Bununla birlikte, ülkenin ekonomide liberal, sosyal politikalarda ‘Çin değerlerine’ dayalı yapılaşmasının toplumda farklı yankılar bulduğuna kuşku yok. Bu konuda görüşlerini paylaşan Fudan Üniversitesi’nden bir akademisyen, ekonomideki yavaşlamanın yönetim ve toplum kesimleri arasında gerginliğe yol açtığına dikkat çekiyor. Bunun neticesi olarak neredeyse her gün nükseden toplumsal sorunların ülke yönetim kadrolarının meşruiyetinin sorgulanmasını gündeme getiriyor.

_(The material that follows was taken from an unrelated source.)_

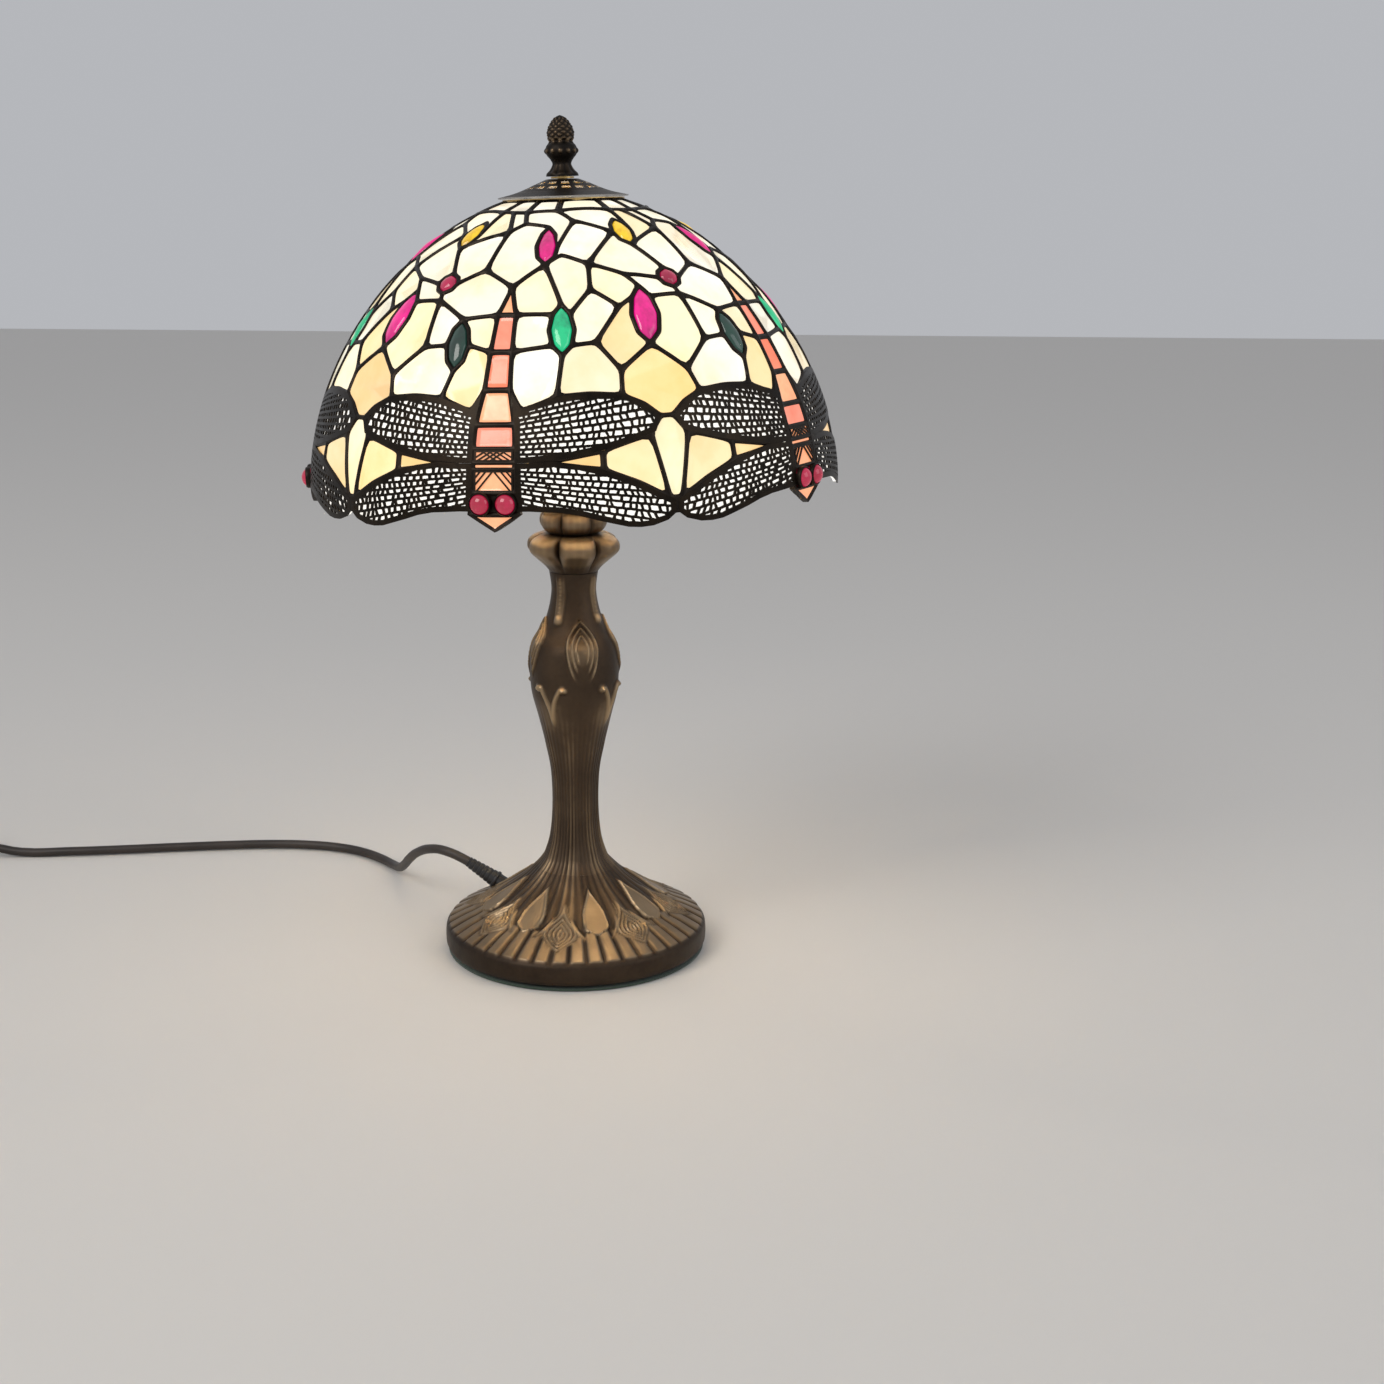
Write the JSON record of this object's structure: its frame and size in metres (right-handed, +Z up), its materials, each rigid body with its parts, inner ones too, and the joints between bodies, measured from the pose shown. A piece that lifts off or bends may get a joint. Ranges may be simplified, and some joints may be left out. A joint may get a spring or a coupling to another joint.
{
  "type": "stained glass table lamp",
  "caption": "Table lamp: leaded glass dome with dragonflies and jewels, on a harp over a cast bronze column and round ribbed foot.",
  "frame": {"origin": "centre of the felt's underside, on the surface the lamp stands on", "axes": "+Z up along the column, -Y towards the front dragonfly's side, +X to the right seen from there"},
  "size_m": [0.8145, 0.3332, 0.4944],
  "materials": {
    "aged_bronze": "dark antique bronze patina, warm brass on the raised relief",
    "brass_fittings": "satin brass",
    "steel_parts": "zinc plated",
    "iron_weight": "as cast, blackened",
    "felt": "short dense felt",
    "opal_glass": "opalescent cream, amber, coral and white glass in dark solder lines",
    "wing_filigree": "dark etched filigree over white opal glass",
    "ruby_glass": "polished pressed glass",
    "ceramic": "glazed",
    "bulb_glass": "clear blown glass",
    "black_plastic": "moulded, fine texture",
    "cord_sheath": "smooth dark brown sheath"
  },
  "bodies": {
    "root": {"foot_casting": "aged_bronze", "cord_bush": "black_plastic", "felt_pad": "felt", "base_plate": "iron_weight", "foot_weight": "iron_weight", "stem_casting": "aged_bronze", "lobed_collar": "aged_bronze", "top_cup": "aged_bronze", "lamp_pipe": "steel_parts", "inner_lead": "black_plastic", "foot_washer": "steel_parts", "foot_nut": "steel_parts", "saddle_nut": "brass_fittings", "harp_wire": "brass_fittings", "harp_saddle": "brass_fittings", "harp_stud": "brass_fittings", "holder_cap": "brass_fittings", "holder_shell": "brass_fittings", "contact_block": "ceramic", "holder_liner": "ceramic", "screw_shell": "brass_fittings", "centre_contact": "brass_fittings", "strain_relief": "black_plastic", "cord_lead": "cord_sheath", "cord_link": "cord_sheath", "cord_coil": "cord_sheath", "cord_tail": "cord_sheath", "switch_base": "black_plastic", "switch_cover": "black_plastic", "plug_boot": "black_plastic", "plug_body": "black_plastic", "plug_pin_earth": "brass_fittings", "plug_pin_left": "brass_fittings", "plug_pin_right": "brass_fittings"},
    "shade": {"shade_ring": "brass_fittings", "vase_cap": "aged_bronze", "glass_panel_1": "opal_glass", "glass_panel_2": "opal_glass", "glass_panel_3": "opal_glass", "glass_panel_4": "opal_glass", "glass_panel_5": "opal_glass", "dragonfly_1": "wing_filigree", "dragonfly_2": "wing_filigree", "dragonfly_3": "wing_filigree", "dragonfly_4": "wing_filigree", "dragonfly_5": "wing_filigree", "dragonfly_eyes_1": "ruby_glass", "dragonfly_eyes_2": "ruby_glass", "dragonfly_eyes_3": "ruby_glass", "dragonfly_eyes_4": "ruby_glass", "dragonfly_eyes_5": "ruby_glass"},
    "finial_washer": {"finial_washer": "brass_fittings"},
    "finial": {"finial": "aged_bronze"},
    "bulb_contact": {"bulb_contact": "steel_parts"},
    "bulb": {"bulb_cap": "steel_parts", "bulb_envelope": "bulb_glass", "bulb_stem": "bulb_glass"},
    "ferrule_left": {"harp_ferrule_left": "brass_fittings"},
    "ferrule_right": {"harp_ferrule_right": "brass_fittings"},
    "rocker": {"switch_rocker": "black_plastic"}
  },
  "joints": [
    {"name": "shade_spin", "type": "hinge", "parent": "root", "child": "shade", "pos_m": [0, 0, 0.34], "axis": [-0.0384, 0, 0.9993], "continuous": true},
    {"name": "finial_lift", "type": "slide", "parent": "root", "child": "finial_washer", "axis": [-0.0384, 0, 0.9993], "range_m": [0, 0.014]},
    {"name": "finial_turn", "type": "hinge", "parent": "finial_washer", "child": "finial", "pos_m": [0, 0, 0.34], "axis": [-0.0384, 0, 0.9993], "range_deg": [0, 5386]},
    {"name": "bulb_lift", "type": "slide", "parent": "root", "child": "bulb_contact", "axis": [0, 0, 1], "range_m": [0, 0.0216]},
    {"name": "bulb_turn", "type": "hinge", "parent": "bulb_contact", "child": "bulb", "pos_m": [0, 0, 0.303], "axis": [0, 0, 1], "range_deg": [0, 2142.7]},
    {"name": "ferrule_left_slide", "type": "slide", "parent": "root", "child": "ferrule_left", "axis": [0, 0, 1], "range_m": [0, 0.012]},
    {"name": "ferrule_right_slide", "type": "slide", "parent": "root", "child": "ferrule_right", "axis": [0, 0, 1], "range_m": [0, 0.012]},
    {"name": "rocker_tilt", "type": "hinge", "parent": "root", "child": "rocker", "pos_m": [-0.458, 0.152, 0.018], "axis": [0, -1, 0], "range_deg": [0, 16]}
  ],
  "couplings": [
    {"joint": "finial_turn", "follows": "finial_lift", "rad_per_m": 6684},
    {"joint": "bulb_lift", "follows": "bulb_turn", "m_per_rad": 0.00057758}
  ]
}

Peki Çin halkının -en azından bir bölümünün sosyo-ekonomik statülerindeki değişimlerin yansıması olarak karşılığını siyasi yapıya yansıtmasının Çin’in etnik azınlıklarına nasıl bir etkisi olacak? Bu noktada, özellikle Çin’in Batı bölgesinde yaşam süren Uygurlara ve Tibetlilere yönelik karşılığının ne olacağı da merak konusu. Çin’in kalkınmada öncelik tanınan bölge ve şehirlerindeki toplum kesimlerinin bireysel ve sivil özgürlüklerle tanışmalarının ülkenin etnik mozayiğini keşfetmelerine olanak tanıyacak mı? Yeni açılım politikaları bağlamında bu ve benzeri sorular önümüzdeki dönemde dikkatle izleneceğine kuşku yok.